As empresas terão de pagar ao Estado 1.150 pesos (65 euros) por quilometro quadrado nos primeiros 60 meses, de 61 meses em diante, o número sobe para 2.750 pesos (155 euros). O resultado dos leilões é que vai decidir o sucesso ou fracasso das reformas. “Em comparação com outros países, os royalties do México começaram muito baixos”, diz Miriam Grunstein para o El País, advogada do Centro Acadêmico de Pesquisa Econômica e Ensino (CIDE). As alegações da advogada corroboram a postura da oposição no debate que já havia observado que outros países tem entre 10% e 25% de royalties.
No entanto, ela adverte que um aumento dos preços dos produtos iria aumentar substancialmente os royalties e “poderiam levar as empresas a tirar seus investimentos”.
Os proprietários de terras também cobram 2% ou 3% (dependendo se é gás ou o petróleo é extraído) da receita total pela "ocupação temporária" de suas terras.
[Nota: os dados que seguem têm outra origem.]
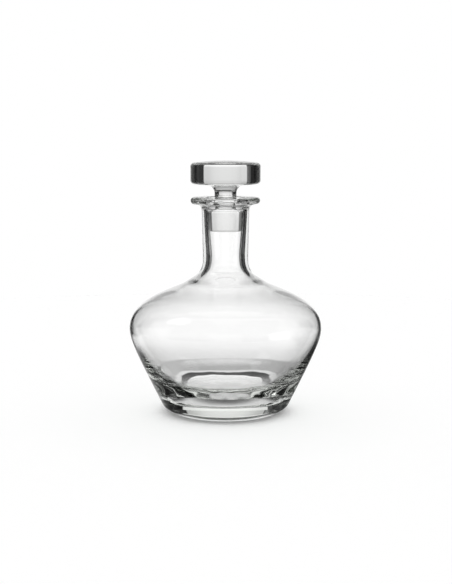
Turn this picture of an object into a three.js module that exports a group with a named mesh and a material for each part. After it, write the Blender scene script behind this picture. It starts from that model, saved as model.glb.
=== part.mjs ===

Com este valor, o Governo tem procurado abafar as críticas da esquerda, que acusou o Executivo a enfraquecer os pequenos proprietários e arrendatários contra a transnacional.
Grunstein adverte que a reforma “deixa coisas a desejar”. " Entre eles, o poder da Comissão Nacional de Hidrocarbonetos e a Comissão Reguladora de Energia, reguladores, que "têm sido fracos", porque a lei deixa seu conselho numa posição de fraqueza. "A tentação de os ministros de tentar influenciar as decisões dos órgãos será muito forte", afirmou a advogada para o El País.
Outra preocupação, segundo o El País, é a falta de profissionais experientes nesse tipo de mercado de energia. “É preciso que as universidades renovem suas formações a partir de agora, afirma Grunstein. Até então o destino da mais ambiciosa reforma de Enrique Peña Nieto ainda está no ar.